In with the work-friendly apps

The pre-installed apps such as calendar, calculator, email, clock/timer are all useful tools you’ll want to have at hand. These are great for quick information checking. But your tablet has the potential to do more than telling you the time or helping with numbers. Just head over to the app store, browse through over a million available apps and take your pick. Here are a few popular ones to get you started:

•Dropbox – This app lets you store, synchronize, and share files online. You can gain access to your files or share them with your colleagues anywhere, anytime. And what’s more, it’s safe! With Dropbox installed, your tablet becomes a powerful device that enables you to bring up anything you might need for references while working. Alternatives include Google Drive and OneDrive.

•Skype – Most businesses are starting to take advantage of the features Skype offers. Need to discuss something with your teammates? You can get in touch with them by using the instant messaging or group call features. Skype also allows you to share files with your colleagues with a simple drag-and-drop function.

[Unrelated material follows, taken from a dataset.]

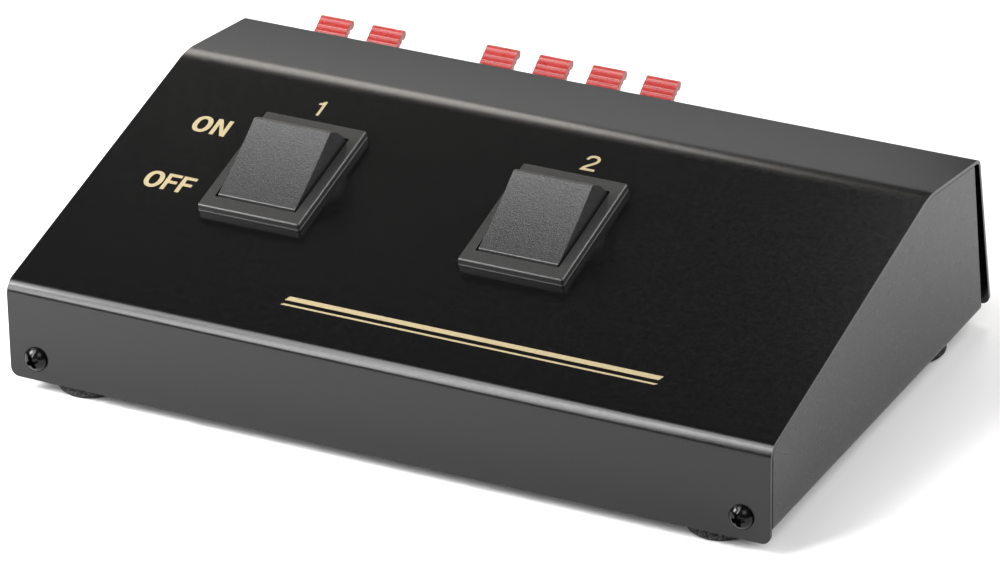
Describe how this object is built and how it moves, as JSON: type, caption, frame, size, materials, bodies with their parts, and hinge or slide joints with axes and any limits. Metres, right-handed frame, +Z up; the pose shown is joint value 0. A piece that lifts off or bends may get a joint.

•iWork – If you’re an iPad aficionado you’ll find that iWork boosts your productivity, with three combined apps – Keynote, Numbers and Pages – that can act as your entire office suite whether you’re in the office, at home or on the road.

Organize your home screen

You can focus more on work with a well-organized page dedicated solely to productive apps. Make sure all of your work-related apps are on the home screen. The key is to keep the home screen simple and clean. While you can organize it in any way you wish, it’s best to try out a few different schemes before settling on the one you’re most comfortable with.

Get a Bluetooth keyboard

One of the major disadvantages of a tablet is the lack of a physical keyboard. When you need to handle several documents or do a lot of writing, using the tablet’s on-screen keyboard probably isn’t a good idea. Luckily this drawback can be overcome with a portable Bluetooth keyboard. This way you can easily respond to emails or edit documents. So invest in a Bluetooth keyboard to improve your overall tablet experience and productivity. You’ll probably find it soon replaces your laptop.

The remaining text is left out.